• Problem description
Reproduce, exactly and in full, only the lines below from the one containing "extrude(amount=strap_width / 2, both=True)" through the one containing "before = set(bpy.data.objects)".

[BEGIN Dataset section]

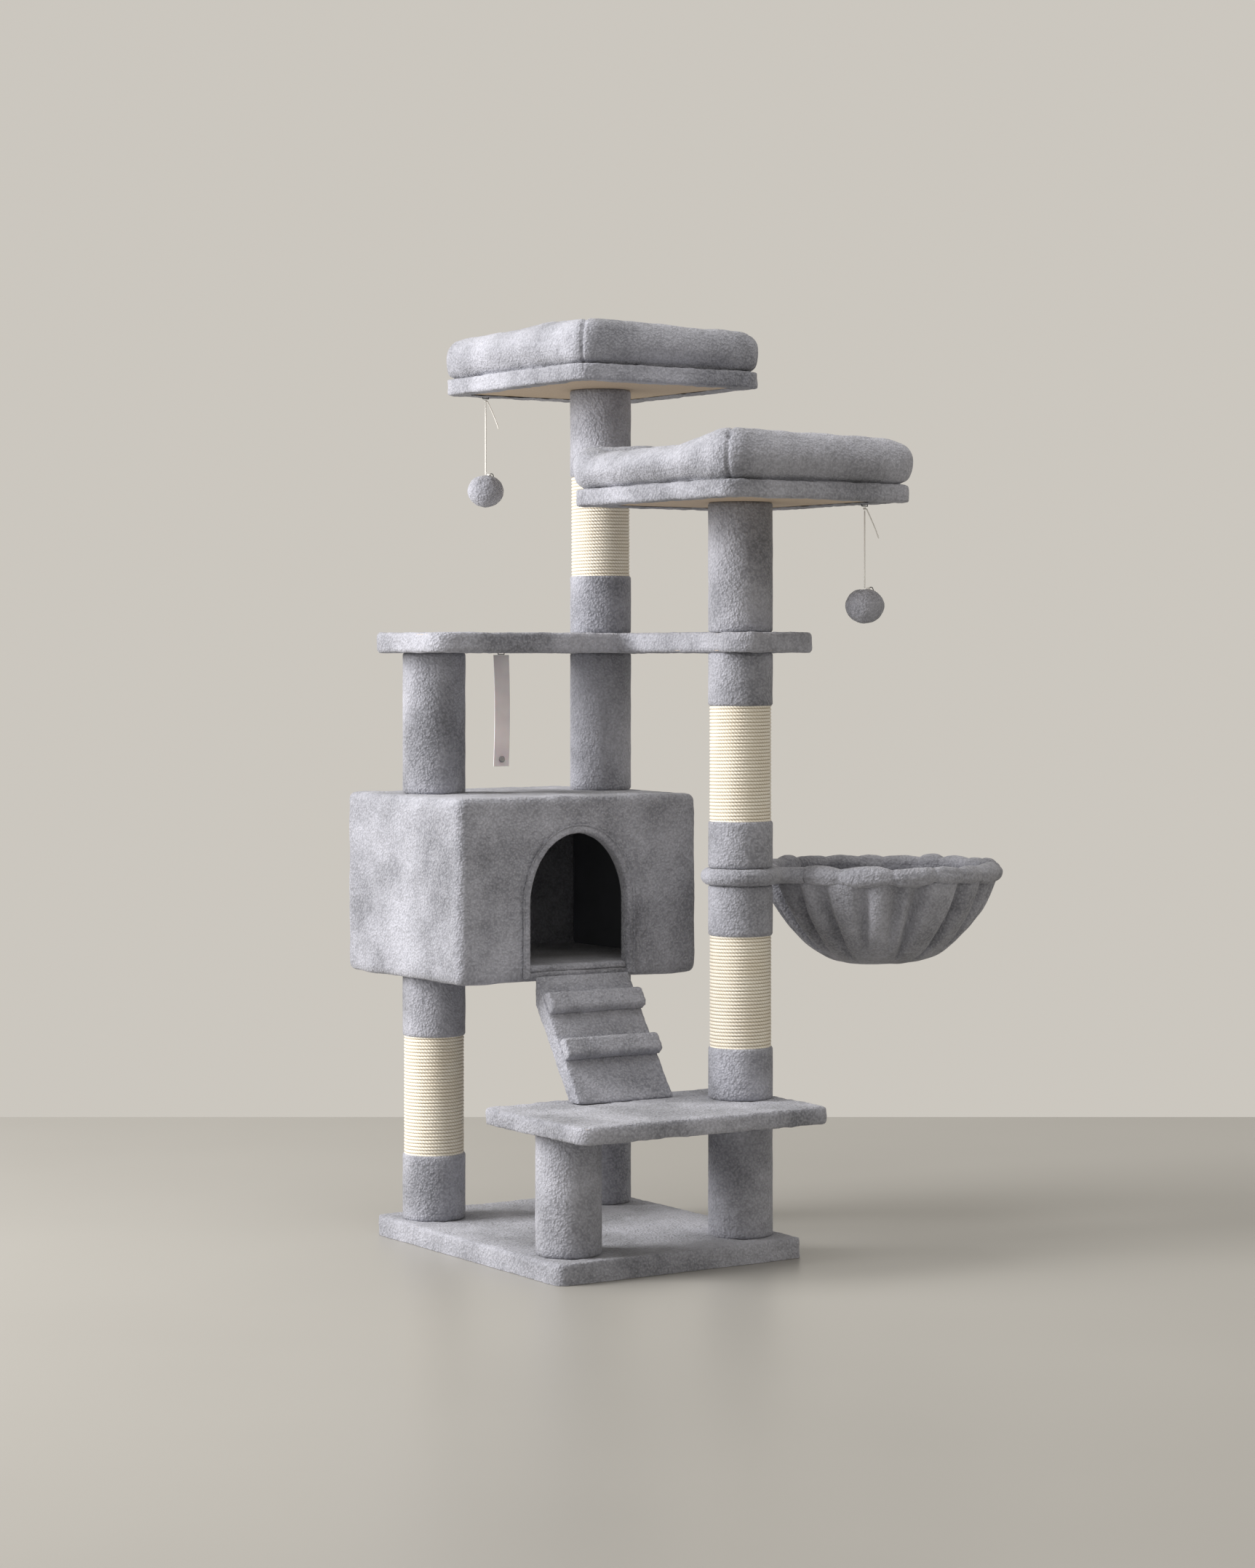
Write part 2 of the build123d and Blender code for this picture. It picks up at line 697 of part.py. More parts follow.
for name, (x, y, knot_z) in toys.items():
    knot = Vector(x, y, knot_z)
    root = knot + tail_lean * (0.9 * knot_radius)
    bend = root + tail_lean * (0.26 * tail_length) + Vector(0, 0, -0.54 * tail_length)
    tip = bend + tail_lean * (0.12 * tail_length) + Vector(0, 0, -0.38 * tail_length)

    with BuildPart() as tail:
        with Locations(knot):
            Sphere(knot_radius)
        with BuildLine() as tail_path:
            FilletPolyline(root, bend, tip, radius=0.45 * tail_length)
        with BuildSketch(Plane(origin=root, z_dir=bend - root)):
            Circle(tail_radius)
        sweep(path=tail_path.line)
    save(tail, f"{name}_tail")

    string_top = knot_z - knot_radius - seat_gap
    string_bottom = string_top - string_length
    with BuildPart() as string:
        column((x, y), string_bottom, string_top, string_radius)
    save(string, f"{name}_string")

    ball_z = string_bottom - ball_half_height
    with BuildPart() as ball:
        with BuildSketch(Plane((x, y, ball_z), x_dir=(1, 0, 0), z_dir=(0, -1, 0))):
            with BuildLine():
                shoulder = sin(radians(45))
                Spline((0, -ball_half_height), (shoulder * ball_radius, -shoulder * ball_half_height),
                       (ball_radius, 0), (shoulder * ball_radius, shoulder * ball_half_height),
                       (0, ball_half_height), tangents=((1, 0), (-1, 0)))
                Line((0, ball_half_height), (0, -ball_half_height))
            make_face()
        revolve(axis=Axis((x, y, 0), (0, 0, 1)))
    save(ball, f"{name}_ball")

strap_pivot_z = platform_bottom - staple_drop
staple_seats = [
    (left_toy_x, left_toy_y, top_rim - staple_drop),
    (right_toy_x, right_toy_y, lower_rim - staple_drop),
    (strap_x, strap_y, strap_pivot_z),
]

with BuildPart() as staples:
    for x, y, crown_z in staple_seats:
        for side in (-1, 1):
            with Locations((x + side * staple_width / 2, y, crown_z)):
                Cylinder(wire_radius, staple_legs, align=standing)
                Sphere(wire_radius)
        with Locations((x, y, crown_z)):
            Cylinder(wire_radius, staple_width, rotation=(0, 90, 0))
save(staples, "staples")

# ---------------------------------------------------------------- wall anchor strap

strap_top = strap_pivot_z - wire_radius - seat_gap
strap_bottom = strap_top - strap_length
screw_z = strap_bottom + strap_screw_rise
bow_at_screw = strap_bow * (1 - (1 - 2 * strap_screw_rise / strap_length) ** 2)
screw_seat_y = strap_y - bow_at_screw - strap_thickness / 2 - seat_gap

with BuildPart() as anchor_strap:
    with BuildSketch(Plane.YZ.offset(strap_x)):
        with BuildLine():
            faces = []
            for y in (strap_y - strap_thickness / 2, strap_y + strap_thickness / 2):
                middle = (y - strap_bow, (strap_top + strap_bottom) / 2)
                faces.append(ThreePointArc((y, strap_top), middle, (y, strap_bottom)))
            Line(faces[0] @ 0, faces[1] @ 0)
            Line(faces[0] @ 1, faces[1] @ 1)
        make_face()
    extrude(amount=strap_width / 2, both=True)
    with Locations((strap_x, strap_y, screw_z)):
        Cylinder(screw_shank_radius + fit, 8 * strap_thickness, rotation=(90, 0, 0), mode=Mode.SUBTRACT)
save(anchor_strap, "anchor_strap")

with BuildPart() as anchor_screw:
    with BuildSketch(Plane.XZ.offset(-screw_seat_y)):
        with Locations((strap_x, screw_z)):
            Circle(screw_head_radius)
    extrude(amount=screw_head_height)
    fillet(anchor_screw.edges().group_by(Axis.Y)[0], 0.45 * screw_head_height)
    with BuildSketch(Plane.XZ.offset(-screw_seat_y)):
        with Locations((strap_x, screw_z)):
            Circle(screw_shank_radius)
    extrude(amount=-screw_shank_length)
save(anchor_screw, "anchor_screw")
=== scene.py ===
"""Looks of the cat tree: plush, wound sisal, stuffed rims, a gathered hammock and hanging toys."""
import json
import math
import random

import bmesh
import bpy
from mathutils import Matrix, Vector, noise


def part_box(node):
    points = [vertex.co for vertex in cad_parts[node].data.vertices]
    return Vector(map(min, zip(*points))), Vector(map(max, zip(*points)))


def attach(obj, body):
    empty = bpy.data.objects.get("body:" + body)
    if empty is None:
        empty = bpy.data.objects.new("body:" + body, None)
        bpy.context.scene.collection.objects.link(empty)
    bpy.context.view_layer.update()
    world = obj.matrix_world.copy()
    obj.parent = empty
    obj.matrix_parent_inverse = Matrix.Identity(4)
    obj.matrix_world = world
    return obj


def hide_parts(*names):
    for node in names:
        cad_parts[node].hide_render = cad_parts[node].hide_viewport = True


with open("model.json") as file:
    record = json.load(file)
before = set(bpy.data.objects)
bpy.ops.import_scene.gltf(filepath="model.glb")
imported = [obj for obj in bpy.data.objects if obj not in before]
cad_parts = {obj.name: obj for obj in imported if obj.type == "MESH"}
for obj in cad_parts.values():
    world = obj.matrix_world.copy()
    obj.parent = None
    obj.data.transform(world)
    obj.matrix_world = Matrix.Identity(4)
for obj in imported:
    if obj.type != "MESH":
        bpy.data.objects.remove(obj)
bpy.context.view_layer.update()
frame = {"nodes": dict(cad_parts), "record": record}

NODES = frame["nodes"]
MM = 0.001


# ---------------------------------------------------------------- camera and light


def add_camera():
    """A level camera at the front left, as high as the middle platform."""
    data = bpy.data.cameras.new("camera")
    data.sensor_width = 36
    data.lens = 78.1
    data.shift_y = -0.0798
    data.clip_end = 50
    camera = bpy.data.objects.new("camera", data)
    camera.location = (-2.6057, -4.0520, 0.8310)
    camera.rotation_euler = (math.radians(90), 0, math.radians(-33.46))
    bpy.context.scene.collection.objects.link(camera)
    bpy.context.scene.camera = camera


def add_area_light(name, place, target, size, power, colour=(1, 1, 1)):
    """A large soft light that points at a target."""
    data = bpy.data.lights.new(name, "AREA")
    data.shape = "RECTANGLE"
    data.size = size[0]
    data.size_y = size[1]
    data.energy = power
    data.color = colour
    light = bpy.data.objects.new(name, data)
    light.location = place
    light.rotation_euler = (Vector(target) - Vector(place)).to_track_quat("-Z", "Y").to_euler()
    bpy.context.scene.collection.objects.link(light)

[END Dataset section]

• Solution to this problem
    extrude(amount=strap_width / 2, both=True)
    with Locations((strap_x, strap_y, screw_z)):
        Cylinder(screw_shank_radius + fit, 8 * strap_thickness, rotation=(90, 0, 0), mode=Mode.SUBTRACT)
save(anchor_strap, "anchor_strap")

with BuildPart() as anchor_screw:
    with BuildSketch(Plane.XZ.offset(-screw_seat_y)):
        with Locations((strap_x, screw_z)):
            Circle(screw_head_radius)
    extrude(amount=screw_head_height)
    fillet(anchor_screw.edges().group_by(Axis.Y)[0], 0.45 * screw_head_height)
    with BuildSketch(Plane.XZ.offset(-screw_seat_y)):
        with Locations((strap_x, screw_z)):
            Circle(screw_shank_radius)
    extrude(amount=-screw_shank_length)
save(anchor_screw, "anchor_screw")
=== scene.py ===
"""Looks of the cat tree: plush, wound sisal, stuffed rims, a gathered hammock and hanging toys."""
import json
import math
import random

import bmesh
import bpy
from mathutils import Matrix, Vector, noise


def part_box(node):
    points = [vertex.co for vertex in cad_parts[node].data.vertices]
    return Vector(map(min, zip(*points))), Vector(map(max, zip(*points)))


def attach(obj, body):
    empty = bpy.data.objects.get("body:" + body)
    if empty is None:
        empty = bpy.data.objects.new("body:" + body, None)
        bpy.context.scene.collection.objects.link(empty)
    bpy.context.view_layer.update()
    world = obj.matrix_world.copy()
    obj.parent = empty
    obj.matrix_parent_inverse = Matrix.Identity(4)
    obj.matrix_world = world
    return obj


def hide_parts(*names):
    for node in names:
        cad_parts[node].hide_render = cad_parts[node].hide_viewport = True


with open("model.json") as file:
    record = json.load(file)
before = set(bpy.data.objects)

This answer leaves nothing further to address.